One thing is for sure – there are specifics for each person’s home that you visit and I’m sure you have your own unwritten rules that you expect guests to follow as well.

The house of God also has rules that He expects us to follow upon entering, but His are written.  Yep, God is the ultimate host and welcomes all, but He has specifics for how we should come before Him.  He even had the psalmist, David, to make it known in our “play book”.  It’s located here in Psalms 100:4:

Enter into his gates with thanksgiving, and into his courts with praise: be thankful unto him, and bless his name.

This isn’t a suggestion, but a command that we are to follow; and if we don’t, we are disrespecting the house of God.  We are expected to enter God’s house with a praise and with a heart of gratefulness.


When you cross the threshold of the house of God, be purposeful in your actions, what you do, and what you are offering to Him.  Recognize that your etiquette when entering into worship sets the tone for your “visit” or time with Him.  Just as we honor the special requests of our gracious hosts when we visit their homes, we are to honor God even more.

A few familiar “house rules” to take note of:

  1. Take off your shoes.
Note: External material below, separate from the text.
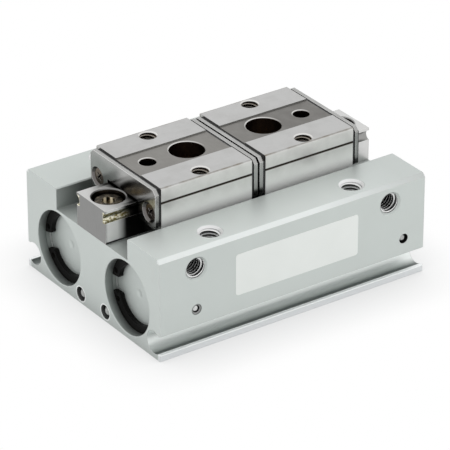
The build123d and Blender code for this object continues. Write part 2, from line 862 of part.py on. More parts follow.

And no, I don’t mean literally, but when you walk into God’s house, acknowledge that you have stepped onto holy ground. Exodus 3:5 says, “And he said, Draw not nigh hither: put off thy shoes from off thy feet, for the place whereon thou standest is holy ground.”  This scripture in the New Living Translation (NLT) of the Bible says, “Do not come any closer,” the LORD warned. “Take off your sandals, for you are standing on holy ground.”
  2. Hang your coat in the closet. When you take your coat off, naturally, it lifts somewhat of a weight from your shoulders (winter coats can be heavy). Psalms 55:22 says, “Cast thy burden upon the Lord, and he shall sustain thee: he shall never suffer the righteous to be moved.”  Take off that burden and let the Lord “hang” or handle it for you so that you may worship and praise Him freely.
  3. Bring a dish. In this instance, your “dish” is the worship that you offer unto the Lord. And just like taking a dish to a friend’s dinner party, you take your best, even if you’re only asked to bring the paper plates, cups, and napkins. John 4:23 says, “But the hour cometh, and now is, when the true worshippers shall worship the Father in spirit and in truth: for the Father seeketh such to worship him.”

So, as you prepare to go before the Lord, on any given day, remember to intentionally give God your best and enter into His presence prepared to give… prepared to worship.